Politika

Türkiye İşçi Partisi, siyaset sahnesine geri dönüyor: Gel kardeşim!

"Eşit, özgür, kardeşçe ve adil bir yaşam istiyorsan..."

24 Mart 2018 02:17

Türkiye Büyük Millet Meclisi’ne milletvekili sokmayı başaran ilk sosyalist parti olan Türkiye İşçi Partisi, siyaset sahnesine geri dönüyor. Aralarında partinin eski üyelerinin de bulunduğu yüzün üzerinde kişi, partinin yeniden kuruluşu için bir çağrı metni yayınladı. 

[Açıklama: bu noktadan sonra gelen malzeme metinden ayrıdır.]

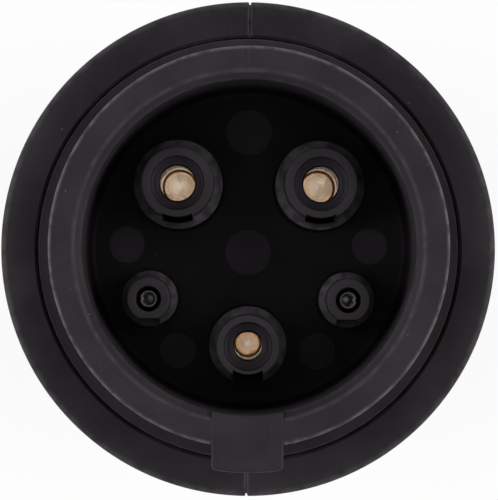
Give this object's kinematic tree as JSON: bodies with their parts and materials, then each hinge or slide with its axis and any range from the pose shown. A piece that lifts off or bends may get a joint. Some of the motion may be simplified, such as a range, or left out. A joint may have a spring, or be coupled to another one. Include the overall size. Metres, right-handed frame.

“Gel kardeşim” başlığıyla yayınlanan metinde, "Eşit, özgür, kardeşçe ve adil bir yaşam istiyorsan, geleceğini çalanlardan, tüm özgürlüklerini elinden alanlardan, en temel haklarını gasp edenlerden usandıysan gel. Ölüm, keder ve acı neden hep bizim payımıza düşüyor diyorsan, din tacirlerine, savaş çığırtkanlarına kanmadıysan, emeğine, haysiyetine, kentine, doğana saldıranlara; yaşamına, zevklerine ve tercihlerine burnunu sokanlara; seni baskı ve yasaklarla teslim almaya çalışanlara dur demek istiyorsan gel” ifadelerine yer verildi. Açıklamanın tam metni şu şekilde:

“Gel kardeşim,

Zenginleri daha zengin, yoksulları daha yoksul eden bu düzene,

Saatlerce alın teri döküp yine de geçinememeye, iş yerinde maruz kaldığın tacize, tehdide ve sömürüye,

Çocuğunu okutmak, hastanı tedavi ettirmek, insan gibi dinlenebilmek için servet harcatan mecburiyete son vermek istiyorsan gel.

Yandaş olup el pençe durmadın diye, hırsıza arsıza göz yummadın diye, hakkını elinden almaya çalışanlara izin vermedin diye tehdit ve teşhir edilen, baskıya ve hakarete uğrayan, işsiz ve yoksul bırakılan milyonlardan biriysen gel.

Üç yanı deniz, dört yanı işçi mezarlarıyla çevrilmiş memleketin haline isyan ediyorsan gel kardeşim.

Gel kardeşim!

Eşit, özgür, kardeşçe ve adil bir yaşam istiyorsan,

Geleceğini çalanlardan, tüm özgürlüklerini elinden alanlardan, en temel haklarını gasp edenlerden usandıysan gel.

Ölüm, keder ve acı neden hep bizim payımıza düşüyor diyorsan,

Din tacirlerine, savaş çığırtkanlarına kanmadıysan,

Emeğine, haysiyetine, kentine, doğana saldıranlara; yaşamına, zevklerine ve tercihlerine burnunu sokanlara; seni baskı ve yasaklarla teslim almaya çalışanlara dur demek istiyorsan gel.

Gel ki,

Güzel ülkemizin tepesine çöreklenmiş çeteleri, saraylarda sefa sürenleri, bizim emeğimizle servetine servet ekleyenleri alaşağı edelim.

Zalimin, hırsızın, yobazın saltanatını yıkalım.

Bağımsız, laik, eşit, özgür, adil bir geleceğe adım atalım.

Kentleri, meydanları, okulları, iş yerleri yaşam, sevinç ve umut dolu bir ülke kuralım.

Gel, yoldaş olalım.

Bizi parçalayıp teslim alacağını sananlara birliğimizin gücünü gösterelim.

Bizi susturup güdebileceğini sananlara özgürlüğümüzden vazgeçmeyeceğimizi gösterelim.

Bizi korkutup geri adım attıracağını sananlara cesaretimizi ve kararlılığımızı gösterelim.

Bizi yok sayanlara biz varız, biz halkız diyelim.

Çaresiz bırakmaya çalışanlara çare halktır diyelim.

Umudu karartmaya çalışanlara umut halktadır diyelim.

Gel kardeşim,

Ekmeği paylaşalım, emeği iktidara taşıyalım.

İşçilerin, emekçilerin, yani hepimizin sesine ses katalım.

Türkiye’nin işçi partisini, Türkiye emekçilerinin partisini kuralım.”